XIVe s. Cellui qui demande conseil a franchise et liberale voulenté de faire ce que l'en luy conseille, ou de le laissier, Ménagier, I, 9. S'il est adolescent et en oyseuseté, et qu'il mengusse viandes qui engendrent sang, s'il est homme liberal [ne se refusant rien], Bernard de Gordon, Traduction, IV, 6. L'avaricieus dit que le liberal est trop large, et celui qui est trop large dit que le liberal est avaricieus, Oresme, Thèse de MEUNIER. Nul ne diroit que un homme fust liberal, qui ne se esjoist et delette en operacions liberales, Oresme, Éth. 19. Et que bien estoit droit que pour païs si liberal et si bien guerredonnant nul ne espargnast ne son cors ne son sanc, Bercheure, f° 95, verso.

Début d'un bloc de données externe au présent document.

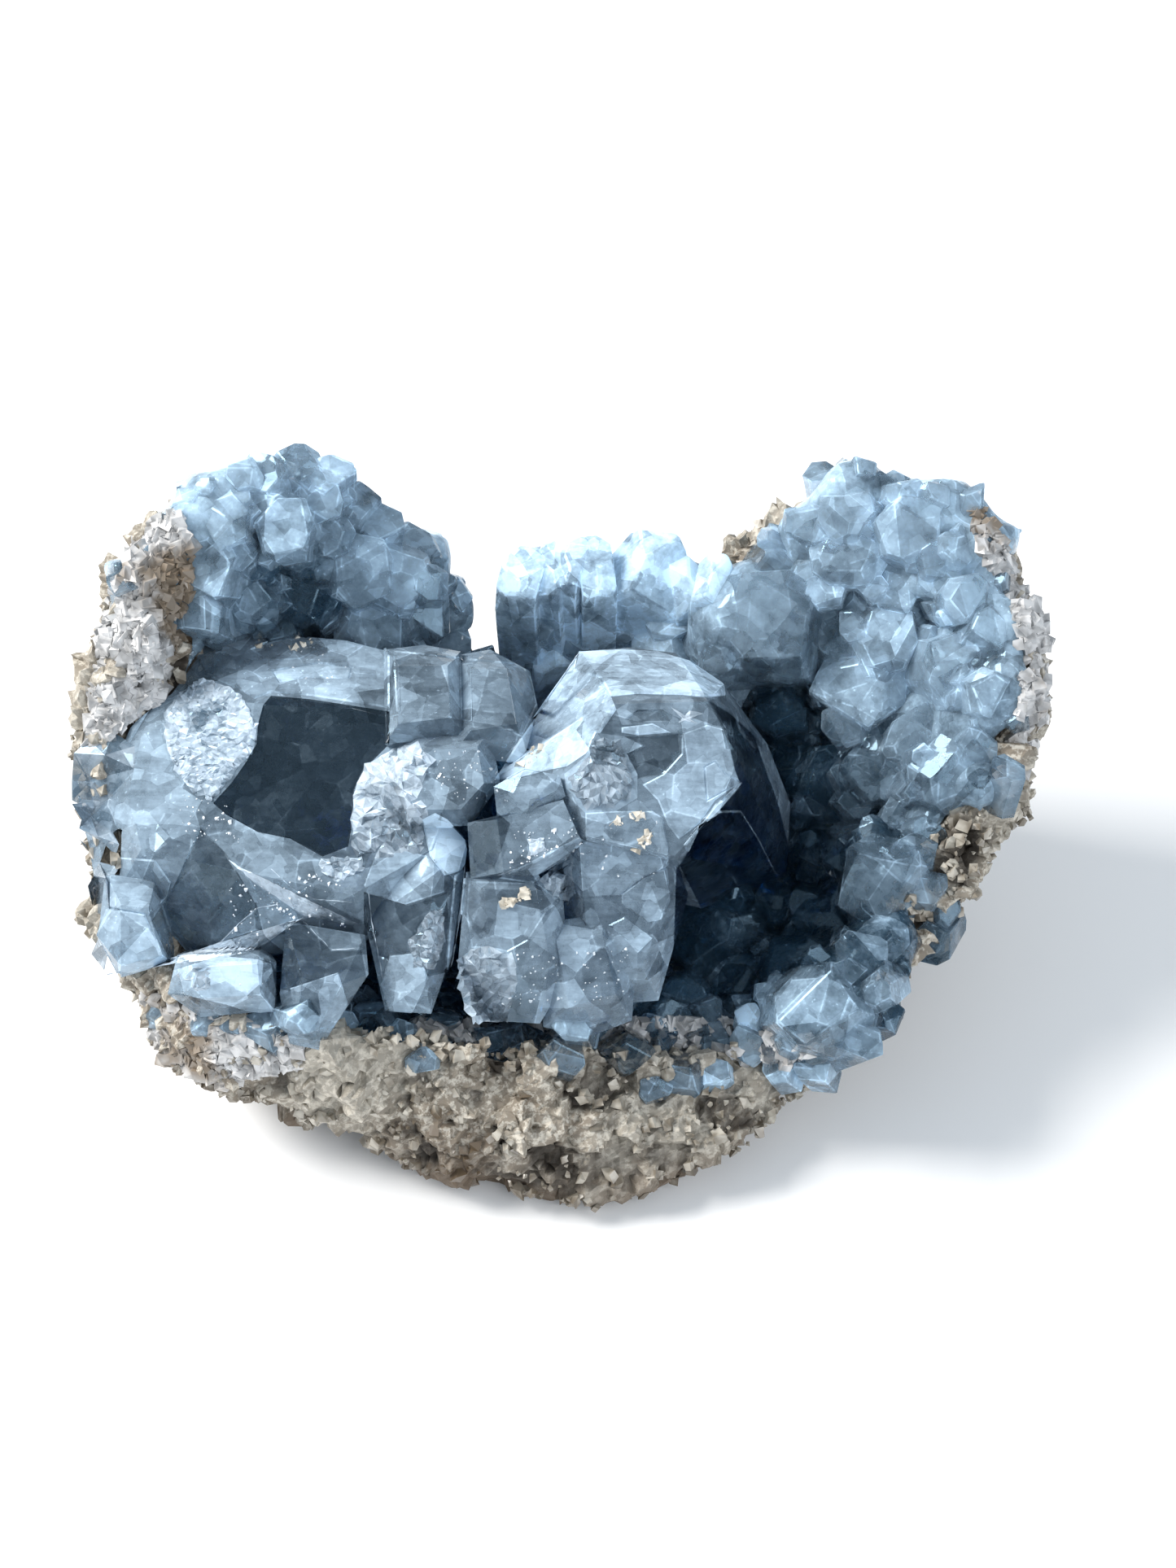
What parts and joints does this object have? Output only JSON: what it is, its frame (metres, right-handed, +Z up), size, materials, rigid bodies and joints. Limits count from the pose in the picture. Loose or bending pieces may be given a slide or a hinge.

XVe s. Pourquoy dit l'en les sept ars liberaulx ? Pour ce que nuz [nul], s'il n'estoit liberal, Noble homme et franc ou attrait [issu] des royaulx Le temps passé, ou en especial Donné aux dieux, n'osast en general Nuls de ces ars retenir ne aprendre, Deschamps, Poésies mss. f° 338. Et sont toutes ses terres aussi franches et liberales, et en aussi grand paix le peuple y vist et est, comme s'ils fussent en paradis terrestre, Froissart, II, III, 61. Le très bon gentil chevalier franc et liberal Bouciquaut, qui s'en fut allé, s'il eust voulu, ne le voult laisser là estre prisonnier sans luy, Bouciq. I, 15. Il ne le faisoit pas pour apprehension aucune, mais de sa franche et liberale volonté, Math. de Coucy, Hist. de Charles VII, p. 701, dans LACURNE. Ce que fist la suppliante, et toucha son ami de la dite herbe [une herbe enchantée pour conserver un amant] ; lequel n'a point sceu, trouvé ne congneu que la dite herbe ait ouvré en sa personne, ains se sent et tient si liberal de soy [libre, maître] qu'il n'a plus cure de la suppliante, Du Cange, liberalitas.

XVIe s. Nostre liberal [libre] arbitre, Amyot, Cor. 52. Toutes les contrarietez s'y treuvent [en moi] …honteux, insolent… et liberal et avare et prodigue, Montaigne, II, 7.

ÉTYMOLOGIE

Prov. et espagn. liberal ; catal. lliberal ; ital. liberale ; du lat. liberalis, qui appartient, qui convient à une personne libre, de liber, libre.

SUPPLÉMENT AU DICTIONNAIRE

LIBÉRAL. - HIST. Ajoutez :

XIIe s. Si fu li duz [doux] reis liberaus, Si vers saintes genz comunaus, Que evesques, moines et abé… Recevoient ses larges dons, Benoit de Sainte-Maure, Chronique, t. III, p. 385, V. 42025. [Benoît] ki fu neiz de franche lingie [lignée], et à Romme fut doneiz à liberaz estuides de lettres, li Dialoge Gregoire lo pape, 1876, p. 55.